The recreation centre was started by a mosque and received a total of 480,000 kronor ($70,400) from the Stockholm city sports and recreation administration over four years before closing down in 2008.

"It's horrible. There was no suggestion of this when we had contact with the association when it was created," Per Johansson, head of the city's department for clubs and associations, told SR.

"Their paperwork was in order when they submitted it. And during the visits we made to the facility during the first year we didn't see anything to indicate something like this."

The head recruiter, said to be in his thirties, showed young people video clips from YouTube which encouraged viewers to sacrifice themselves for their beliefs.

“I saw how they showed images of war victims, decapitated heads, and all sorts of horrible things while repeating the same message the whole time. It had a big impact on those who weren’t strong enough to stand up to it,” one young person who resisted the youth leaders urges to join al-Shabaab, told SR.

According to Swedish security service Säpo, al-Shabaab successfully recruited around 20 young people from Sweden, some of whom who have been killed in battle.

The news comes on the same day as the magazine Neo previewed an interview by journalist Per Gudmundson with the wife of another man from Rinkeby who was recruited by al-Qaeda in Iraq.

“I don’t think he’s done anything wrong.
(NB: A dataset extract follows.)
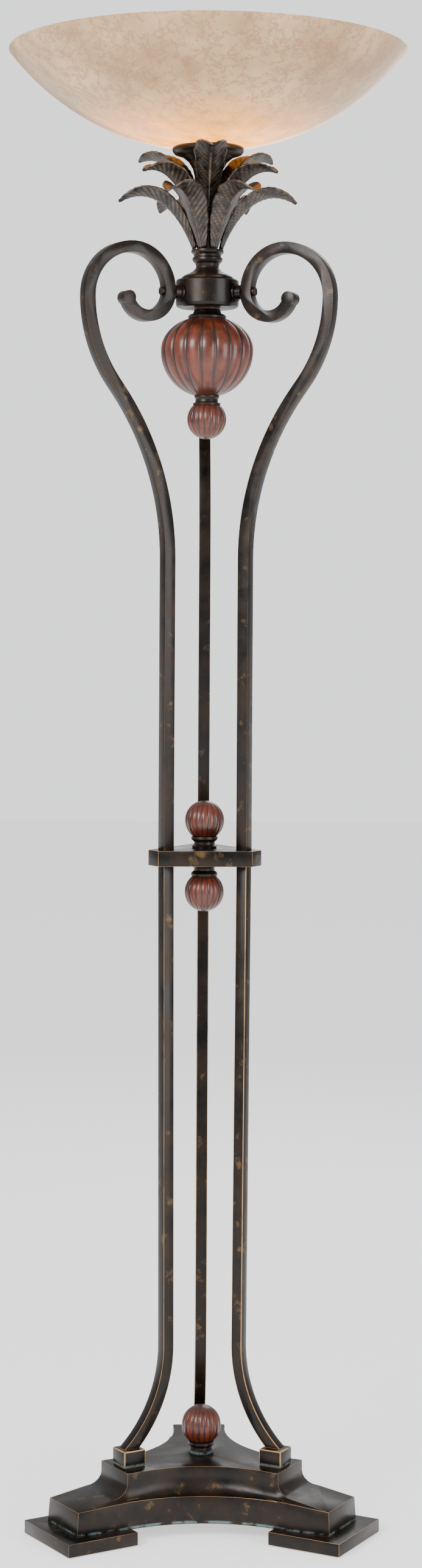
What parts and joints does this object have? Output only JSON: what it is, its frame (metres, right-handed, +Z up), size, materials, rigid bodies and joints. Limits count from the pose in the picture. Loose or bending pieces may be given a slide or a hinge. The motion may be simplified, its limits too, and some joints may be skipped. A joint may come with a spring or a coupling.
{
  "type": "floor lamp",
  "caption": "Torchiere floor lamp with scrolled square-bar legs, a cast plinth, a leaf crown and an upturned glass bowl.",
  "frame": {"origin": "on the floor under the middle of the lamp", "axes": "+Z up, -Y to the front, one leg at the rear (+Y) and two at the front"},
  "size_m": [0.496, 0.496, 1.8241],
  "materials": {
    "bronze": "dark bronze paint rubbed to gold on the edges",
    "leaf_bronze": "dark bronze paint with pale wax in the engraving",
    "mahogany_bead": "polished mahogany red",
    "felt": "felt",
    "steel": "plain",
    "iron": "painted",
    "rubber": "matte",
    "knob": "matte",
    "brass": "satin",
    "bowl_glass": "mottled amber and cream",
    "bulb_glass": "frosted"
  },
  "bodies": {
    "lamp": {"plinth": "bronze", "foot_rear": "bronze", "foot_left": "bronze", "foot_right": "bronze", "felt_pads": "felt", "ballast": "iron", "bottom_cover": "iron", "cover_screws": "steel", "foot_screws": "steel", "cord_bushing": "rubber", "leg_shoe_rear": "bronze", "leg_shoe_left": "bronze", "leg_shoe_right": "bronze", "lower_leg_rear": "bronze", "lower_leg_left": "bronze", "lower_leg_right": "bronze", "upper_leg_rear": "bronze", "upper_leg_left": "bronze", "upper_leg_right": "bronze", "leg_studs": "steel", "middle_plate": "bronze", "middle_bead_upper": "mahogany_bead", "middle_collar_upper": "bronze", "middle_collar_lower": "bronze", "middle_bead_lower": "mahogany_bead", "middle_tie_rod": "steel", "base_bead": "mahogany_bead", "base_collar": "bronze", "base_tie_rod": "steel", "hub": "bronze", "hub_spacers": "bronze", "hub_screws": "bronze", "hub_collar": "bronze", "urn": "mahogany_bead", "urn_neck": "bronze", "pendant_bead": "mahogany_bead", "neck": "bronze", "centre_pipe": "brass", "bowl_cup": "bronze", "low_leaf_1": "leaf_bronze", "low_leaf_2": "leaf_bronze", "low_leaf_3": "leaf_bronze", "low_leaf_4": "leaf_bronze", "low_leaf_5": "leaf_bronze", "low_leaf_6": "leaf_bronze", "mid_leaf_1": "leaf_bronze", "mid_leaf_2": "leaf_bronze", "mid_leaf_3": "leaf_bronze", "top_leaf_1": "leaf_bronze", "top_leaf_2": "leaf_bronze", "top_leaf_3": "leaf_bronze", "glass_bowl": "bowl_glass", "bowl_gasket": "rubber", "retainer_ring": "brass", "holder_body": "brass", "holder_screw_shell": "brass", "bulb_cap": "steel", "bulb": "bulb_glass"},
    "switch": {"switch_shaft": "steel", "switch_knob": "knob"}
  },
  "joints": [
    {"name": "switch_turn", "type": "hinge", "parent": "lamp", "child": "switch", "pos_m": [0, -0.03, 1.723], "axis": [0, -1, 0], "range_deg": [-180, 180]}
  ]
}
I see it as a part of our religion,” the man’s wife told Gudmundson, who traced the man’s journey from the Stockholm suburbs to the battlefields of Iraq after reviewing documents confiscated by the US military from al-Qaeda in Iraq hideouts near the Iraqi border with Syria.

The documents, known as the Sinjar Records, contain details about 606 foreign jihadist fighters, including the man from Sweden.
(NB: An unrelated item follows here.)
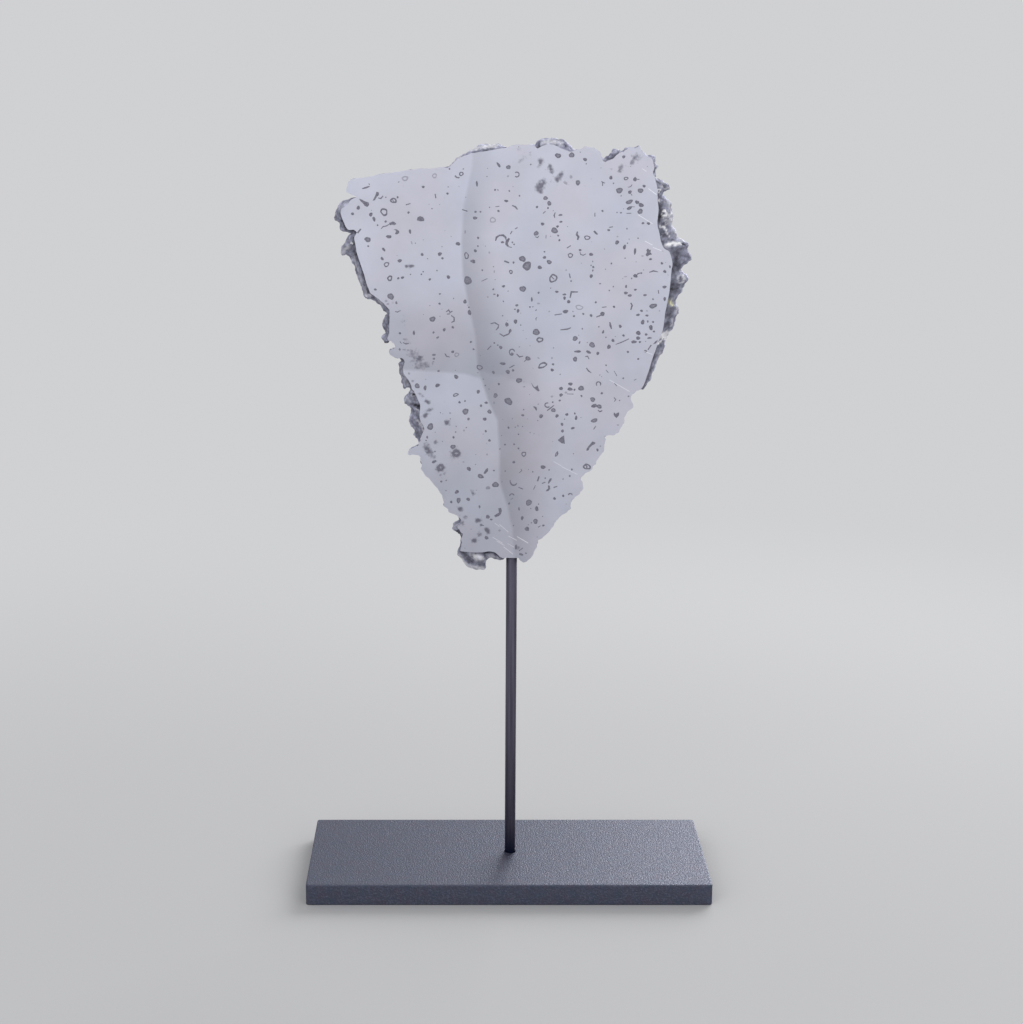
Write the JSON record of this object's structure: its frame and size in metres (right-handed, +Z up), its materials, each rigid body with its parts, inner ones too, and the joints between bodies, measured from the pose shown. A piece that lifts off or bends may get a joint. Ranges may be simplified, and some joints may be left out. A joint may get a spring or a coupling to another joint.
{
  "type": "iron meteorite slice on a stand",
  "caption": "Flat polished slice of an iron meteorite with a ragged natural rim, held upright by a rod on a rectangular base plate.",
  "frame": {"origin": "centre of the base plate's underside", "axes": "+Z up along the rod, +X to the right along the base plate's long side, the polished face looks to -Y"},
  "size_m": [0.178, 0.076, 0.3291],
  "materials": {
    "polished_iron": "polished pale iron with small dark inclusions, rough natural rim",
    "dark_rod": "satin dark metal",
    "coated_plate": "dark coating with a fine speckled texture"
  },
  "bodies": {
    "root": {"meteorite_slice": "polished_iron", "stand_rod": "dark_rod", "stand_base": "coated_plate"}
  },
  "joints": []
}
According to Magnus Ranstorp, head of research at the the Centre for Asymmetric Threat and Terrorism Studies (CATS) at the Swedish Defence Research Agency (FOI), there are hundreds of jihadists in Sweden, but the number has remained constant for several years.

“What we can see is that the number of jihadists in Sweden hasn’t increased in recent years. The size of the group is relatively constant. The security police are good at keeping tabs on these people, which occurs either through their own investigations or by having Swedes highlighted in investigations abroad,” he told the Nyheter24 news website.

He added that many Swedish jihadists attempt to join terrorist groups in order to fight with the Taliban in Afghanistan as well as in other conflict zones like Iraq and Somalia.

Ranstorp also confirmed that al-Shabaab carries out “intensive recruiting” in Sweden, often using Somali associations and groups to help their efforts.